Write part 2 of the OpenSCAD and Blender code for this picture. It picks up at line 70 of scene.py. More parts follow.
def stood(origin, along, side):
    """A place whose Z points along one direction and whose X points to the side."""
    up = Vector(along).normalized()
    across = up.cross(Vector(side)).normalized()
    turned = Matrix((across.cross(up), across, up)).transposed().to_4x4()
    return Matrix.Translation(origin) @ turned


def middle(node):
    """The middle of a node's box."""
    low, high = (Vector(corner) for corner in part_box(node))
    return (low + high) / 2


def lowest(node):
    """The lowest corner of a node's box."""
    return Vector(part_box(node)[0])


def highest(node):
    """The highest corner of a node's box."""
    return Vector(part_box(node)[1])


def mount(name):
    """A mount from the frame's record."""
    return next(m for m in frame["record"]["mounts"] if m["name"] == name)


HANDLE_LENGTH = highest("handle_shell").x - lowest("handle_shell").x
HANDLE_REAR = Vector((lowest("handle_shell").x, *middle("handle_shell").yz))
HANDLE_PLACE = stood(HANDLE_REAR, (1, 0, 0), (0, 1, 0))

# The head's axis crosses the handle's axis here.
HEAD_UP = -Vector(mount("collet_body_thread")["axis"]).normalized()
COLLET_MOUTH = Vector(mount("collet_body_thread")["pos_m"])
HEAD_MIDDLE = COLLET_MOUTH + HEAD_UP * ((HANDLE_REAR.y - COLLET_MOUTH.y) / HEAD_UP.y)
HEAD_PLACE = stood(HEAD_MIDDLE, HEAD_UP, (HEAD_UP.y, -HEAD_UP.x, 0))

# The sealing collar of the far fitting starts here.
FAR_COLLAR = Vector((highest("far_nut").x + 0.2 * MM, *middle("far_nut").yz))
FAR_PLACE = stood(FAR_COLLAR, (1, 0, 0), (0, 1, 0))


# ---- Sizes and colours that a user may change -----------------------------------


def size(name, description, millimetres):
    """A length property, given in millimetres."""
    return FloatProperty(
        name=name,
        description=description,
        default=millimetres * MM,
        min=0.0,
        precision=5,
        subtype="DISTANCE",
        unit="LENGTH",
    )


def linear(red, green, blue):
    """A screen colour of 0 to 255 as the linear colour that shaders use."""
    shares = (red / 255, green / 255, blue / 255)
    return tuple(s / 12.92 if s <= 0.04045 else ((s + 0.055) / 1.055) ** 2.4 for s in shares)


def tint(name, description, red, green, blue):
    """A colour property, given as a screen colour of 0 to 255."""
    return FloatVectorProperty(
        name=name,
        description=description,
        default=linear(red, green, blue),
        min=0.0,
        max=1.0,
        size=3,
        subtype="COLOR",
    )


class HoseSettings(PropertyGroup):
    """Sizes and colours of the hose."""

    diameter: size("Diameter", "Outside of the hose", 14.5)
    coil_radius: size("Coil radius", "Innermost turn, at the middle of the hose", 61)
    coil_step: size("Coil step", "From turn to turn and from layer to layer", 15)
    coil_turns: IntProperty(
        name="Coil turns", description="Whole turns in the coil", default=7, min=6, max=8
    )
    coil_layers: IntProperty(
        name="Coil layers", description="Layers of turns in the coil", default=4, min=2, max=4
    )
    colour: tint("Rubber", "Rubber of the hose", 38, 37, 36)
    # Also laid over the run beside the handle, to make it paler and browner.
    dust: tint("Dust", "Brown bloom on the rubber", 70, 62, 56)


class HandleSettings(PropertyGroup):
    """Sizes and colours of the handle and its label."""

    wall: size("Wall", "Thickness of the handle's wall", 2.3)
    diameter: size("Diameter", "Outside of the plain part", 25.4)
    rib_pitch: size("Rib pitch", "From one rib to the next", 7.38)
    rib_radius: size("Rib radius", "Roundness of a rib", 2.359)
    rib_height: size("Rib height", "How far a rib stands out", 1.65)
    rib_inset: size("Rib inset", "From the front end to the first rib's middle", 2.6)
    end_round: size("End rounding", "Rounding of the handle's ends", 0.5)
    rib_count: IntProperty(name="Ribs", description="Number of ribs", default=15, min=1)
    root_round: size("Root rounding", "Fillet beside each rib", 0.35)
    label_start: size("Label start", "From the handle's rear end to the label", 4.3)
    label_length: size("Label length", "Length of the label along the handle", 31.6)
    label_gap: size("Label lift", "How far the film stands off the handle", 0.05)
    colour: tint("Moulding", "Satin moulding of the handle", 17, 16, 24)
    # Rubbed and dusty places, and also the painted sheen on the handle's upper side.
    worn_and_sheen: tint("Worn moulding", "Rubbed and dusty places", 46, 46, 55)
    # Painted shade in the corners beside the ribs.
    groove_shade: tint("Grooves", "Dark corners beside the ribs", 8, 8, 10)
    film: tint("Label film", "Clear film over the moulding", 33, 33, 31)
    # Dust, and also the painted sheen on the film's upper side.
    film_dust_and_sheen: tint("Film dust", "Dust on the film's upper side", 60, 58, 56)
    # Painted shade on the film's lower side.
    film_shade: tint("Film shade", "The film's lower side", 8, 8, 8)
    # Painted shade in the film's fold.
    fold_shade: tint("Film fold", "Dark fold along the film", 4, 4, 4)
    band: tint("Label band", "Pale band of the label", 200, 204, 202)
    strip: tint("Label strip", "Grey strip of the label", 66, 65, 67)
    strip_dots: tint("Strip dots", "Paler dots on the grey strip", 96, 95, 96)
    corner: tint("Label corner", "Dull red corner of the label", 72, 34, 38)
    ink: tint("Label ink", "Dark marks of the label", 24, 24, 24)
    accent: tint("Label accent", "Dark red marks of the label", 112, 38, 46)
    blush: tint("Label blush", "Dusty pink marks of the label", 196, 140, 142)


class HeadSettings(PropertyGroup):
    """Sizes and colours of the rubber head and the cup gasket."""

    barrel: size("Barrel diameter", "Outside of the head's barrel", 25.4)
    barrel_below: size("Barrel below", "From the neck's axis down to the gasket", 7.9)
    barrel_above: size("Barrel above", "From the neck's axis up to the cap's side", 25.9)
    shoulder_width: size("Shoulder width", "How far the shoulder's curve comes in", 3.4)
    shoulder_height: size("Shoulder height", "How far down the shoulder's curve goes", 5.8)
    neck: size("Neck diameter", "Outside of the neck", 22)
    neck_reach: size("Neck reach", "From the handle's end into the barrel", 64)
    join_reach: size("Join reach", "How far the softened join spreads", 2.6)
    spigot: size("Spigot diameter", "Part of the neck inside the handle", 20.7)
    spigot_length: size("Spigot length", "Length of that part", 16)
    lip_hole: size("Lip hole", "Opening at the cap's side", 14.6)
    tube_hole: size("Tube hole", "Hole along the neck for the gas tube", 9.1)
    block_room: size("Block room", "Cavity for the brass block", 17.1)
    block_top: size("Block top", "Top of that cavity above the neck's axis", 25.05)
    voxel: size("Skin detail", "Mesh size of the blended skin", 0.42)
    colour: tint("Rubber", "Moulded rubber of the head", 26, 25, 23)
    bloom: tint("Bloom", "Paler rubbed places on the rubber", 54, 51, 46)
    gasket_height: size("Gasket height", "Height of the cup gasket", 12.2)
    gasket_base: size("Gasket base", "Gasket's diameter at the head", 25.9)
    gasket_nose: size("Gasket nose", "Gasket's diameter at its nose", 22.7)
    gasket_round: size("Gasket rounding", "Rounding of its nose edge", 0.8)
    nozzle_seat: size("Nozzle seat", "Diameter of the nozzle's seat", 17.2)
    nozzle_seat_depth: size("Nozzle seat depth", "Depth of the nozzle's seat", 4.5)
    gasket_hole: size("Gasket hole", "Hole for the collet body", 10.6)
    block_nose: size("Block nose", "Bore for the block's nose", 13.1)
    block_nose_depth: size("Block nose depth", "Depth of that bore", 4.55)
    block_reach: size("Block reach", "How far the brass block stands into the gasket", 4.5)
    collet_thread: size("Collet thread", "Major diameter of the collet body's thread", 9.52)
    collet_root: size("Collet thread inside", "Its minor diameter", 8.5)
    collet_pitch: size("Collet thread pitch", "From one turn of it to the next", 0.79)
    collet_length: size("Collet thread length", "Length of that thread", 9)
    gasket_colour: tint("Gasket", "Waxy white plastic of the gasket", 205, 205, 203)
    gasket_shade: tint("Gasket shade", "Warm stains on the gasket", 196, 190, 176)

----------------

◆ **WHAT TO WORK ON**
Print the listing above in its entirety, with every line exact.

◆ **CORRECT OUTPUT**
Write part 2 of the OpenSCAD and Blender code for this picture. It picks up at line 70 of scene.py. More parts follow.
def stood(origin, along, side):
    """A place whose Z points along one direction and whose X points to the side."""
    up = Vector(along).normalized()
    across = up.cross(Vector(side)).normalized()
    turned = Matrix((across.cross(up), across, up)).transposed().to_4x4()
    return Matrix.Translation(origin) @ turned


def middle(node):
    """The middle of a node's box."""
    low, high = (Vector(corner) for corner in part_box(node))
    return (low + high) / 2


def lowest(node):
    """The lowest corner of a node's box."""
    return Vector(part_box(node)[0])


def highest(node):
    """The highest corner of a node's box."""
    return Vector(part_box(node)[1])


def mount(name):
    """A mount from the frame's record."""
    return next(m for m in frame["record"]["mounts"] if m["name"] == name)


HANDLE_LENGTH = highest("handle_shell").x - lowest("handle_shell").x
HANDLE_REAR = Vector((lowest("handle_shell").x, *middle("handle_shell").yz))
HANDLE_PLACE = stood(HANDLE_REAR, (1, 0, 0), (0, 1, 0))

# The head's axis crosses the handle's axis here.
HEAD_UP = -Vector(mount("collet_body_thread")["axis"]).normalized()
COLLET_MOUTH = Vector(mount("collet_body_thread")["pos_m"])
HEAD_MIDDLE = COLLET_MOUTH + HEAD_UP * ((HANDLE_REAR.y - COLLET_MOUTH.y) / HEAD_UP.y)
HEAD_PLACE = stood(HEAD_MIDDLE, HEAD_UP, (HEAD_UP.y, -HEAD_UP.x, 0))

# The sealing collar of the far fitting starts here.
FAR_COLLAR = Vector((highest("far_nut").x + 0.2 * MM, *middle("far_nut").yz))
FAR_PLACE = stood(FAR_COLLAR, (1, 0, 0), (0, 1, 0))


# ---- Sizes and colours that a user may change -----------------------------------


def size(name, description, millimetres):
    """A length property, given in millimetres."""
    return FloatProperty(
        name=name,
        description=description,
        default=millimetres * MM,
        min=0.0,
        precision=5,
        subtype="DISTANCE",
        unit="LENGTH",
    )


def linear(red, green, blue):
    """A screen colour of 0 to 255 as the linear colour that shaders use."""
    shares = (red / 255, green / 255, blue / 255)
    return tuple(s / 12.92 if s <= 0.04045 else ((s + 0.055) / 1.055) ** 2.4 for s in shares)


def tint(name, description, red, green, blue):
    """A colour property, given as a screen colour of 0 to 255."""
    return FloatVectorProperty(
        name=name,
        description=description,
        default=linear(red, green, blue),
        min=0.0,
        max=1.0,
        size=3,
        subtype="COLOR",
    )


class HoseSettings(PropertyGroup):
    """Sizes and colours of the hose."""

    diameter: size("Diameter", "Outside of the hose", 14.5)
    coil_radius: size("Coil radius", "Innermost turn, at the middle of the hose", 61)
    coil_step: size("Coil step", "From turn to turn and from layer to layer", 15)
    coil_turns: IntProperty(
        name="Coil turns", description="Whole turns in the coil", default=7, min=6, max=8
    )
    coil_layers: IntProperty(
        name="Coil layers", description="Layers of turns in the coil", default=4, min=2, max=4
    )
    colour: tint("Rubber", "Rubber of the hose", 38, 37, 36)
    # Also laid over the run beside the handle, to make it paler and browner.
    dust: tint("Dust", "Brown bloom on the rubber", 70, 62, 56)


class HandleSettings(PropertyGroup):
    """Sizes and colours of the handle and its label."""

    wall: size("Wall", "Thickness of the handle's wall", 2.3)
    diameter: size("Diameter", "Outside of the plain part", 25.4)
    rib_pitch: size("Rib pitch", "From one rib to the next", 7.38)
    rib_radius: size("Rib radius", "Roundness of a rib", 2.359)
    rib_height: size("Rib height", "How far a rib stands out", 1.65)
    rib_inset: size("Rib inset", "From the front end to the first rib's middle", 2.6)
    end_round: size("End rounding", "Rounding of the handle's ends", 0.5)
    rib_count: IntProperty(name="Ribs", description="Number of ribs", default=15, min=1)
    root_round: size("Root rounding", "Fillet beside each rib", 0.35)
    label_start: size("Label start", "From the handle's rear end to the label", 4.3)
    label_length: size("Label length", "Length of the label along the handle", 31.6)
    label_gap: size("Label lift", "How far the film stands off the handle", 0.05)
    colour: tint("Moulding", "Satin moulding of the handle", 17, 16, 24)
    # Rubbed and dusty places, and also the painted sheen on the handle's upper side.
    worn_and_sheen: tint("Worn moulding", "Rubbed and dusty places", 46, 46, 55)
    # Painted shade in the corners beside the ribs.
    groove_shade: tint("Grooves", "Dark corners beside the ribs", 8, 8, 10)
    film: tint("Label film", "Clear film over the moulding", 33, 33, 31)
    # Dust, and also the painted sheen on the film's upper side.
    film_dust_and_sheen: tint("Film dust", "Dust on the film's upper side", 60, 58, 56)
    # Painted shade on the film's lower side.
    film_shade: tint("Film shade", "The film's lower side", 8, 8, 8)
    # Painted shade in the film's fold.
    fold_shade: tint("Film fold", "Dark fold along the film", 4, 4, 4)
    band: tint("Label band", "Pale band of the label", 200, 204, 202)
    strip: tint("Label strip", "Grey strip of the label", 66, 65, 67)
    strip_dots: tint("Strip dots", "Paler dots on the grey strip", 96, 95, 96)
    corner: tint("Label corner", "Dull red corner of the label", 72, 34, 38)
    ink: tint("Label ink", "Dark marks of the label", 24, 24, 24)
    accent: tint("Label accent", "Dark red marks of the label", 112, 38, 46)
    blush: tint("Label blush", "Dusty pink marks of the label", 196, 140, 142)


class HeadSettings(PropertyGroup):
    """Sizes and colours of the rubber head and the cup gasket."""

    barrel: size("Barrel diameter", "Outside of the head's barrel", 25.4)
    barrel_below: size("Barrel below", "From the neck's axis down to the gasket", 7.9)
    barrel_above: size("Barrel above", "From the neck's axis up to the cap's side", 25.9)
    shoulder_width: size("Shoulder width", "How far the shoulder's curve comes in", 3.4)
    shoulder_height: size("Shoulder height", "How far down the shoulder's curve goes", 5.8)
    neck: size("Neck diameter", "Outside of the neck", 22)
    neck_reach: size("Neck reach", "From the handle's end into the barrel", 64)
    join_reach: size("Join reach", "How far the softened join spreads", 2.6)
    spigot: size("Spigot diameter", "Part of the neck inside the handle", 20.7)
    spigot_length: size("Spigot length", "Length of that part", 16)
    lip_hole: size("Lip hole", "Opening at the cap's side", 14.6)
    tube_hole: size("Tube hole", "Hole along the neck for the gas tube", 9.1)
    block_room: size("Block room", "Cavity for the brass block", 17.1)
    block_top: size("Block top", "Top of that cavity above the neck's axis", 25.05)
    voxel: size("Skin detail", "Mesh size of the blended skin", 0.42)
    colour: tint("Rubber", "Moulded rubber of the head", 26, 25, 23)
    bloom: tint("Bloom", "Paler rubbed places on the rubber", 54, 51, 46)
    gasket_height: size("Gasket height", "Height of the cup gasket", 12.2)
    gasket_base: size("Gasket base", "Gasket's diameter at the head", 25.9)
    gasket_nose: size("Gasket nose", "Gasket's diameter at its nose", 22.7)
    gasket_round: size("Gasket rounding", "Rounding of its nose edge", 0.8)
    nozzle_seat: size("Nozzle seat", "Diameter of the nozzle's seat", 17.2)
    nozzle_seat_depth: size("Nozzle seat depth", "Depth of the nozzle's seat", 4.5)
    gasket_hole: size("Gasket hole", "Hole for the collet body", 10.6)
    block_nose: size("Block nose", "Bore for the block's nose", 13.1)
    block_nose_depth: size("Block nose depth", "Depth of that bore", 4.55)
    block_reach: size("Block reach", "How far the brass block stands into the gasket", 4.5)
    collet_thread: size("Collet thread", "Major diameter of the collet body's thread", 9.52)
    collet_root: size("Collet thread inside", "Its minor diameter", 8.5)
    collet_pitch: size("Collet thread pitch", "From one turn of it to the next", 0.79)
    collet_length: size("Collet thread length", "Length of that thread", 9)
    gasket_colour: tint("Gasket", "Waxy white plastic of the gasket", 205, 205, 203)
    gasket_shade: tint("Gasket shade", "Warm stains on the gasket", 196, 190, 176)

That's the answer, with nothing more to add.